WORK INSTRUCTIONS.
Every entry that follows needs to be repeated exactly.

DATASET ROWS.
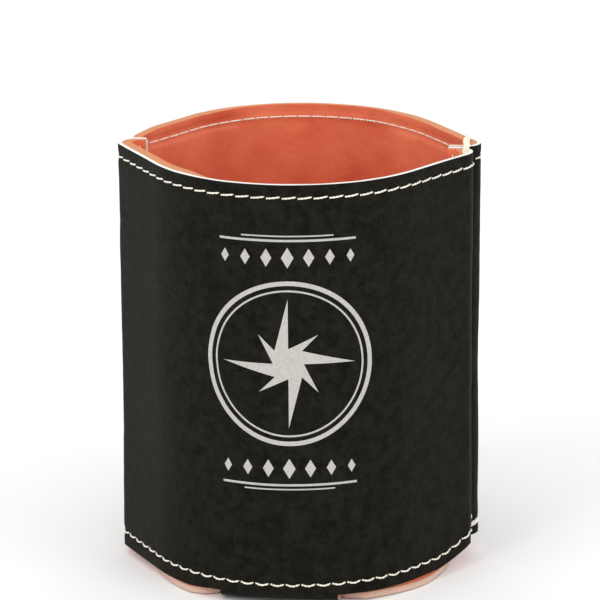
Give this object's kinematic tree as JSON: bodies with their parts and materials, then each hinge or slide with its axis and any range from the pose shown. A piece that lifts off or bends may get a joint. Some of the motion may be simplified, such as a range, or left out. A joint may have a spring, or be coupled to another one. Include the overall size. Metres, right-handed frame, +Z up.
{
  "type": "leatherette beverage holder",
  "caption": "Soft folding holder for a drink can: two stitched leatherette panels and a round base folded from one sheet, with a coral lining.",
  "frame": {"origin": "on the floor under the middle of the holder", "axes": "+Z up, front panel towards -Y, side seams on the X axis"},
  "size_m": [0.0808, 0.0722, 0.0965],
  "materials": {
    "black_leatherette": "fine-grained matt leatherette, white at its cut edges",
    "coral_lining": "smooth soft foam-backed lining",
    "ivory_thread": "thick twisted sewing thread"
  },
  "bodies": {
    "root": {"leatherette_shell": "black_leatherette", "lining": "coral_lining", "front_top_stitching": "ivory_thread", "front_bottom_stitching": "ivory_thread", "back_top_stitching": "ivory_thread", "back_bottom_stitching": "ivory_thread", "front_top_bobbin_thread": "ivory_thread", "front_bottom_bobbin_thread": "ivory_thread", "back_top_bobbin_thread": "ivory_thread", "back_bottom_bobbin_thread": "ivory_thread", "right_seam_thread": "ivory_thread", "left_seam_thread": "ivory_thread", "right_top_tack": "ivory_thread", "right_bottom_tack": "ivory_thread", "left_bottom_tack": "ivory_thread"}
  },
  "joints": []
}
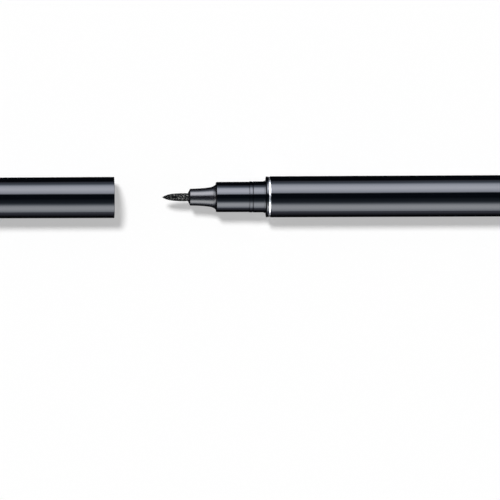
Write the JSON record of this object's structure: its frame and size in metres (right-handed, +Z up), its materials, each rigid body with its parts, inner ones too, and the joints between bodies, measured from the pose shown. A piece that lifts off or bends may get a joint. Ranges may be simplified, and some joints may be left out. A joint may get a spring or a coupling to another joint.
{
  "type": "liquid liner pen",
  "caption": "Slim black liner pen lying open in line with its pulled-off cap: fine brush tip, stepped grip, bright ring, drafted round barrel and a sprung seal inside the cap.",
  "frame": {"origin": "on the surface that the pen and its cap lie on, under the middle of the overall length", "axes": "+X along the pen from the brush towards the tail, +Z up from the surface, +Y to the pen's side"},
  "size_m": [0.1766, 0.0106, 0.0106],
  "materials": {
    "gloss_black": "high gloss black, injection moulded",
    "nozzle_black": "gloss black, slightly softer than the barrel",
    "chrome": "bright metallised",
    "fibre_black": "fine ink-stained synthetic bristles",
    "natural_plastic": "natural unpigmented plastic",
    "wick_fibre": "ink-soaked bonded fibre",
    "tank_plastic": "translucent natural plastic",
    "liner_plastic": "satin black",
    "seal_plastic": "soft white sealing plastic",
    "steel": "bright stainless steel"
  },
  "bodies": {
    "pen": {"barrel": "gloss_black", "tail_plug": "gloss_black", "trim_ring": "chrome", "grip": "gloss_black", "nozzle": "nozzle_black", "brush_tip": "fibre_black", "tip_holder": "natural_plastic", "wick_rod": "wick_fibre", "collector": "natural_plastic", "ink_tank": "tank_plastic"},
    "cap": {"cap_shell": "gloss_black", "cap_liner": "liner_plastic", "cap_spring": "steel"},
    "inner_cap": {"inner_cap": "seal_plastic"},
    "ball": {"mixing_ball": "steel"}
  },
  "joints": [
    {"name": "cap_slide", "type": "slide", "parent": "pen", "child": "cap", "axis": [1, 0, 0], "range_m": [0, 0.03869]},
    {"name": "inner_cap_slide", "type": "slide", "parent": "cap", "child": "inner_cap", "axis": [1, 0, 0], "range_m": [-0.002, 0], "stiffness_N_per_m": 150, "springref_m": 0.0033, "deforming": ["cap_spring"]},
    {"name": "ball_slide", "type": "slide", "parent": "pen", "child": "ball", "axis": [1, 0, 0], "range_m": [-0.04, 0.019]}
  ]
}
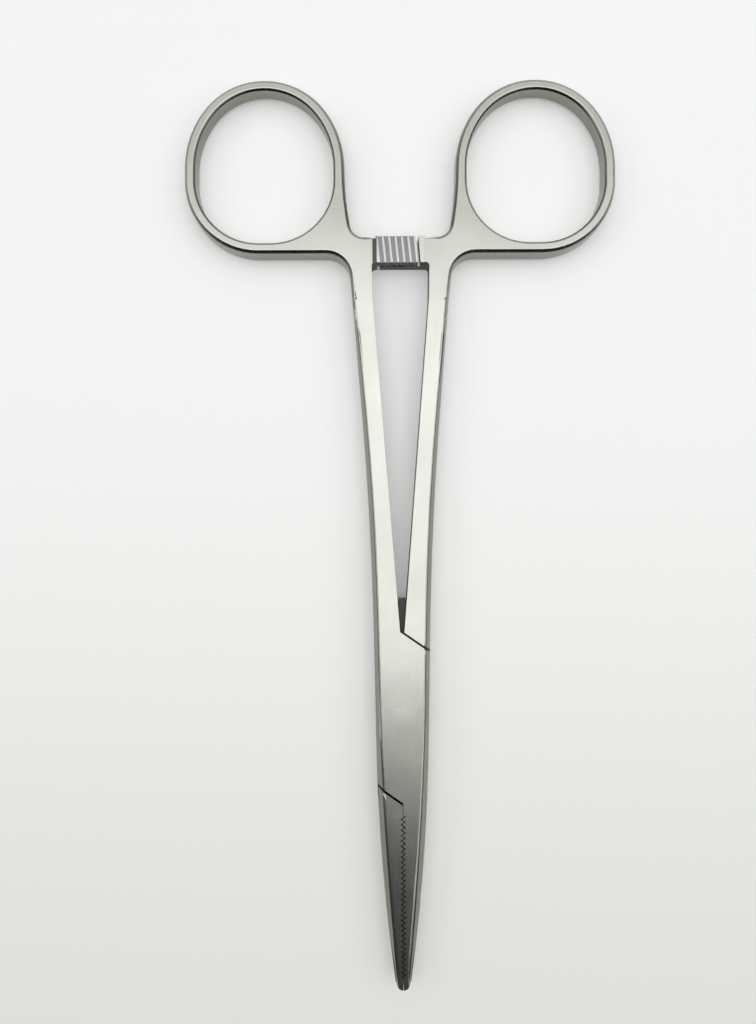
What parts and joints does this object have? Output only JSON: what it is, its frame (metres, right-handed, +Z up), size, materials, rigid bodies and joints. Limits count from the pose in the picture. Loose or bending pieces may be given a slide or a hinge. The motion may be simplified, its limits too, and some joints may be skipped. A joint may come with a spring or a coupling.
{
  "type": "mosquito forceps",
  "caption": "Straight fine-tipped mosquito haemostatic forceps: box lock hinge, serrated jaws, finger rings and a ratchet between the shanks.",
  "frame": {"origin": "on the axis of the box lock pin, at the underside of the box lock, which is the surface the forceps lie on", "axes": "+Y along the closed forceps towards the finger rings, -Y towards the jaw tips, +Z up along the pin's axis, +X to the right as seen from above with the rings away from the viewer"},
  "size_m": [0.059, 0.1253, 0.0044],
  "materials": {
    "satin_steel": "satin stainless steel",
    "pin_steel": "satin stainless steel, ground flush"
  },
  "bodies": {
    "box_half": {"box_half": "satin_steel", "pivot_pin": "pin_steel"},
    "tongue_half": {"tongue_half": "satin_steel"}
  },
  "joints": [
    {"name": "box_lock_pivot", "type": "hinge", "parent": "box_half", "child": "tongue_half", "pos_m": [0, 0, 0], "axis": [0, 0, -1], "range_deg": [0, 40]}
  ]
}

REPLY.
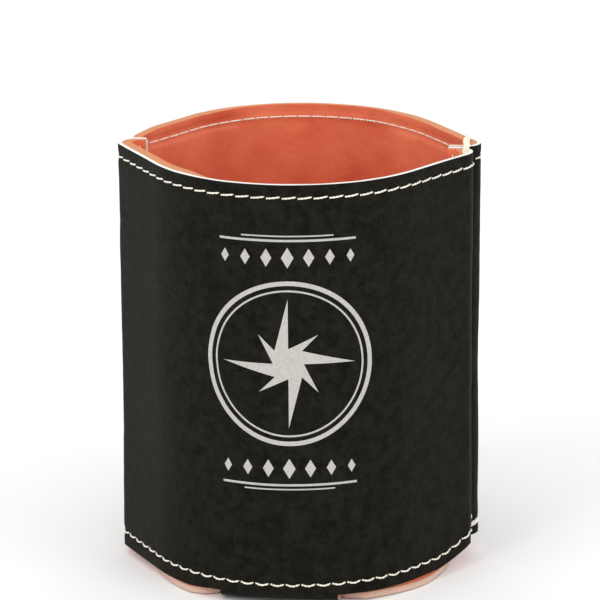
Give this object's kinematic tree as JSON: bodies with their parts and materials, then each hinge or slide with its axis and any range from the pose shown. A piece that lifts off or bends may get a joint. Some of the motion may be simplified, such as a range, or left out. A joint may have a spring, or be coupled to another one. Include the overall size. Metres, right-handed frame, +Z up.
{
  "type": "leatherette beverage holder",
  "caption": "Soft folding holder for a drink can: two stitched leatherette panels and a round base folded from one sheet, with a coral lining.",
  "frame": {"origin": "on the floor under the middle of the holder", "axes": "+Z up, front panel towards -Y, side seams on the X axis"},
  "size_m": [0.0808, 0.0722, 0.0965],
  "materials": {
    "black_leatherette": "fine-grained matt leatherette, white at its cut edges",
    "coral_lining": "smooth soft foam-backed lining",
    "ivory_thread": "thick twisted sewing thread"
  },
  "bodies": {
    "root": {"leatherette_shell": "black_leatherette", "lining": "coral_lining", "front_top_stitching": "ivory_thread", "front_bottom_stitching": "ivory_thread", "back_top_stitching": "ivory_thread", "back_bottom_stitching": "ivory_thread", "front_top_bobbin_thread": "ivory_thread", "front_bottom_bobbin_thread": "ivory_thread", "back_top_bobbin_thread": "ivory_thread", "back_bottom_bobbin_thread": "ivory_thread", "right_seam_thread": "ivory_thread", "left_seam_thread": "ivory_thread", "right_top_tack": "ivory_thread", "right_bottom_tack": "ivory_thread", "left_bottom_tack": "ivory_thread"}
  },
  "joints": []
}
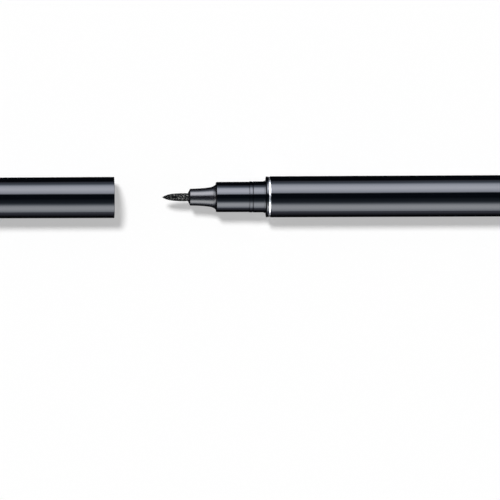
Write the JSON record of this object's structure: its frame and size in metres (right-handed, +Z up), its materials, each rigid body with its parts, inner ones too, and the joints between bodies, measured from the pose shown. A piece that lifts off or bends may get a joint. Ranges may be simplified, and some joints may be left out. A joint may get a spring or a coupling to another joint.
{
  "type": "liquid liner pen",
  "caption": "Slim black liner pen lying open in line with its pulled-off cap: fine brush tip, stepped grip, bright ring, drafted round barrel and a sprung seal inside the cap.",
  "frame": {"origin": "on the surface that the pen and its cap lie on, under the middle of the overall length", "axes": "+X along the pen from the brush towards the tail, +Z up from the surface, +Y to the pen's side"},
  "size_m": [0.1766, 0.0106, 0.0106],
  "materials": {
    "gloss_black": "high gloss black, injection moulded",
    "nozzle_black": "gloss black, slightly softer than the barrel",
    "chrome": "bright metallised",
    "fibre_black": "fine ink-stained synthetic bristles",
    "natural_plastic": "natural unpigmented plastic",
    "wick_fibre": "ink-soaked bonded fibre",
    "tank_plastic": "translucent natural plastic",
    "liner_plastic": "satin black",
    "seal_plastic": "soft white sealing plastic",
    "steel": "bright stainless steel"
  },
  "bodies": {
    "pen": {"barrel": "gloss_black", "tail_plug": "gloss_black", "trim_ring": "chrome", "grip": "gloss_black", "nozzle": "nozzle_black", "brush_tip": "fibre_black", "tip_holder": "natural_plastic", "wick_rod": "wick_fibre", "collector": "natural_plastic", "ink_tank": "tank_plastic"},
    "cap": {"cap_shell": "gloss_black", "cap_liner": "liner_plastic", "cap_spring": "steel"},
    "inner_cap": {"inner_cap": "seal_plastic"},
    "ball": {"mixing_ball": "steel"}
  },
  "joints": [
    {"name": "cap_slide", "type": "slide", "parent": "pen", "child": "cap", "axis": [1, 0, 0], "range_m": [0, 0.03869]},
    {"name": "inner_cap_slide", "type": "slide", "parent": "cap", "child": "inner_cap", "axis": [1, 0, 0], "range_m": [-0.002, 0], "stiffness_N_per_m": 150, "springref_m": 0.0033, "deforming": ["cap_spring"]},
    {"name": "ball_slide", "type": "slide", "parent": "pen", "child": "ball", "axis": [1, 0, 0], "range_m": [-0.04, 0.019]}
  ]
}
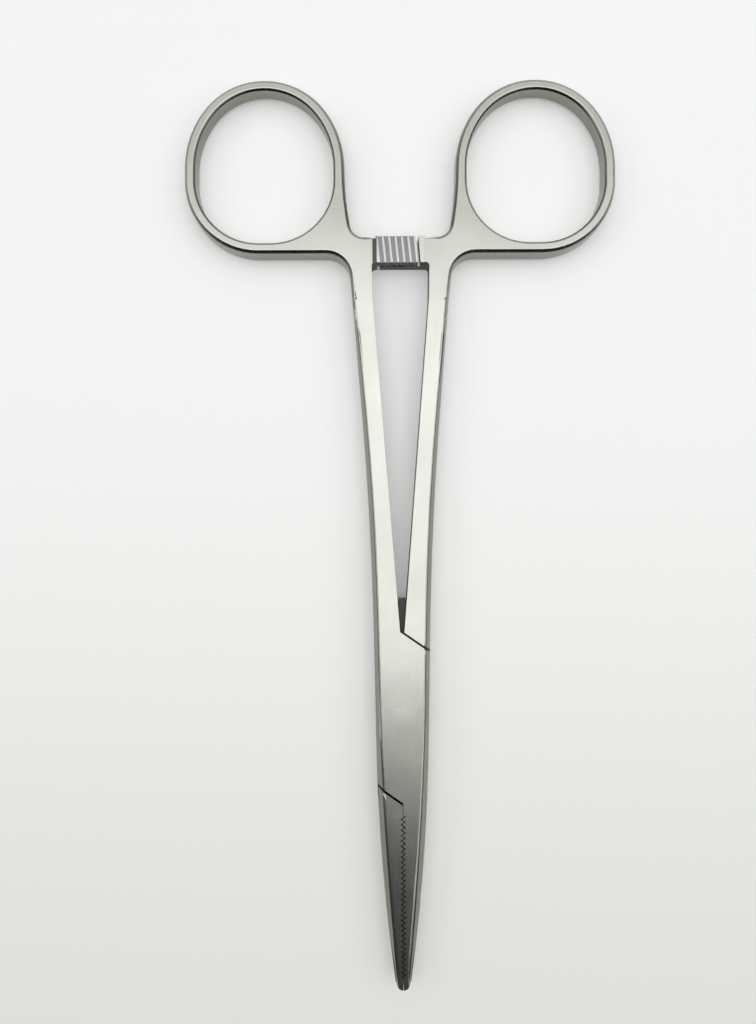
What parts and joints does this object have? Output only JSON: what it is, its frame (metres, right-handed, +Z up), size, materials, rigid bodies and joints. Limits count from the pose in the picture. Loose or bending pieces may be given a slide or a hinge. The motion may be simplified, its limits too, and some joints may be skipped. A joint may come with a spring or a coupling.
{
  "type": "mosquito forceps",
  "caption": "Straight fine-tipped mosquito haemostatic forceps: box lock hinge, serrated jaws, finger rings and a ratchet between the shanks.",
  "frame": {"origin": "on the axis of the box lock pin, at the underside of the box lock, which is the surface the forceps lie on", "axes": "+Y along the closed forceps towards the finger rings, -Y towards the jaw tips, +Z up along the pin's axis, +X to the right as seen from above with the rings away from the viewer"},
  "size_m": [0.059, 0.1253, 0.0044],
  "materials": {
    "satin_steel": "satin stainless steel",
    "pin_steel": "satin stainless steel, ground flush"
  },
  "bodies": {
    "box_half": {"box_half": "satin_steel", "pivot_pin": "pin_steel"},
    "tongue_half": {"tongue_half": "satin_steel"}
  },
  "joints": [
    {"name": "box_lock_pivot", "type": "hinge", "parent": "box_half", "child": "tongue_half", "pos_m": [0, 0, 0], "axis": [0, 0, -1], "range_deg": [0, 40]}
  ]
}